New images from Ceres show what looks like a giant stop sign for approaching spacecraft.
A bizarre, super-bright crater on the surface of Ceres has been captured in a series of images that make it look like a big warning against approaching spacecraft.
NASA’s Dawn spacecraft has been orbiting the dwarf planet for more than a year now, and the latest images it has sent back depict a 21-mile-wide crater that looks oddly like a stop sign, according to a NASA statement.
The polygonal shape of the crater, called Haulani Crater, is what interests scientists the most, as most craters elsewhere — including those on Earth — are circular and rarely ever have straight lines like the one seen in these photos.
The crater appears to be from a fresh impact on Ceres’ surface, scientists believe: the crater floor doesn’t seem to have any new impacts, and its color is very different from the rest of the surface.

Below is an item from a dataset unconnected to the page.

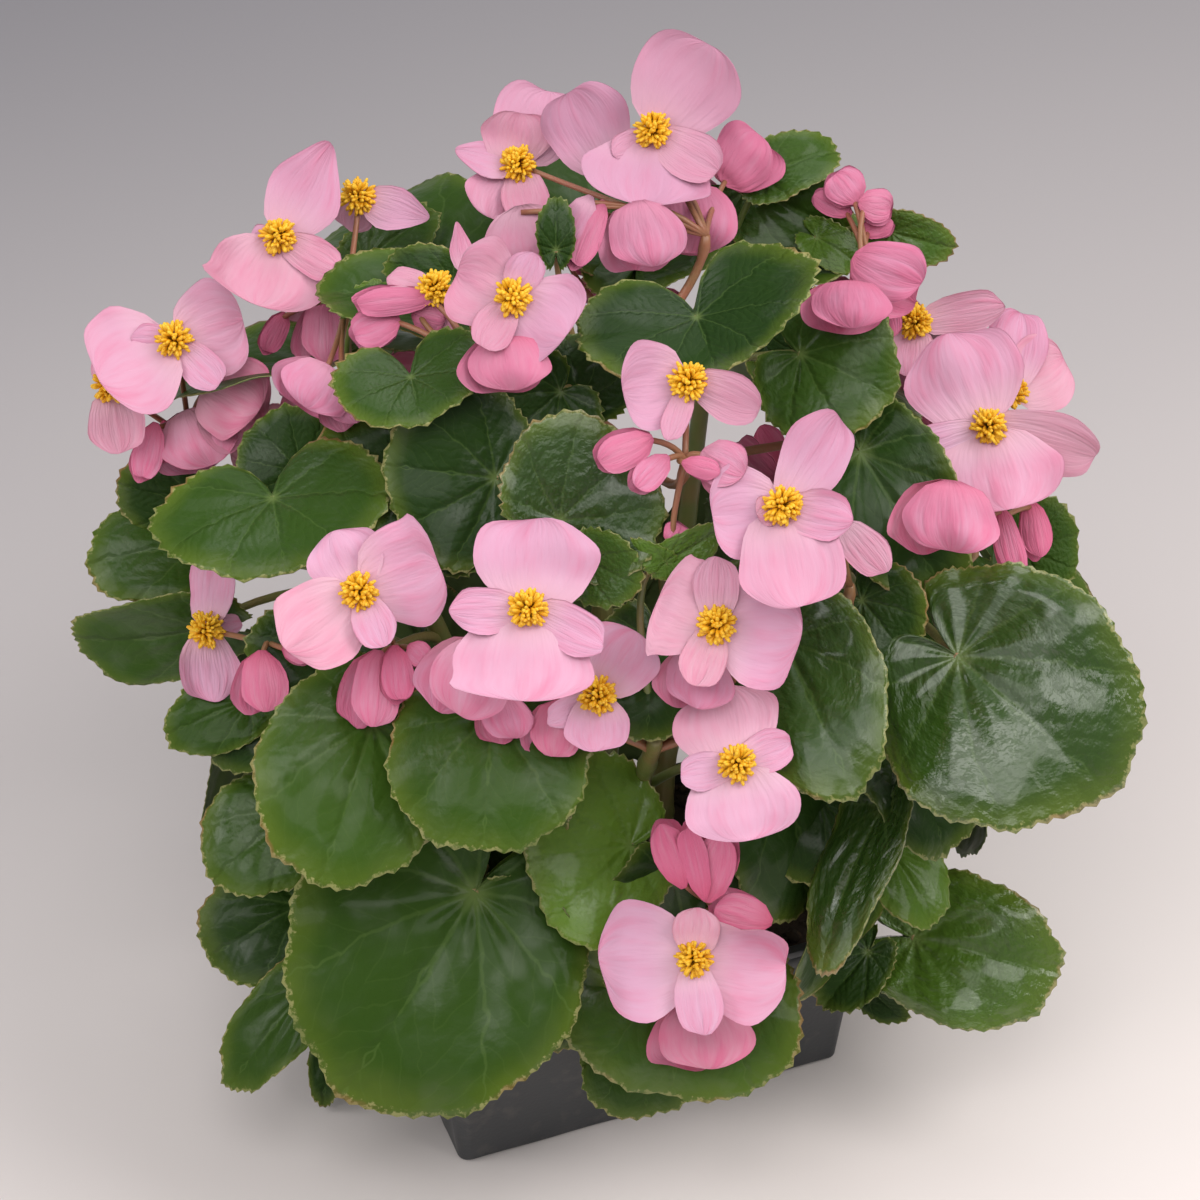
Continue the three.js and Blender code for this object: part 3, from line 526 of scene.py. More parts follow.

There also appears to be evidence of landslides at Haulani’s rim.
Ceres, which is 590 miles wide, is the largest object in the main asteroid belt that sits between Mars and Jupiter. It first arrived in orbit around Ceres in March 2015 after departing another dwarf planet, Vesta.
Dawn has spent those 13 months studying Ceres. It reached its final orbit just 240 miles from the surface of the dwarf planet in December.
“Haulani perfectly displays the properties we would expect from a fresh impact into the surface of Ceres. The crater floor is largely free of impacts, and it contrasts sharply in color from older parts of the surface,” Martin Hoffmann, co-investigator on the Dawn framing camera team, based at the Max Planck Institute for Solar System Research, Göttingen, Germany, said in the NASA statement.
It’s not the only crater NASA is studying on the dwarf planet. Scientists are also looking at the unique Oxo Crater.
“A hidden treasure on Ceres is the 6-mile-wide (10-kilometer-wide) Oxo Crater, which is the second-brightest feature on Ceres (only Occator’s central area is brighter),” the statement reads. “Oxo lies near the 0 degree meridian that defines the edge of many Ceres maps, making this small feature easy to overlook. Oxo is also unique because of the relatively large ‘slump’ in its crater rim, where a mass of material has dropped below the surface. Dawn science team members are also examining the signatures of minerals on the crater floor, which appear different than elsewhere on Ceres.”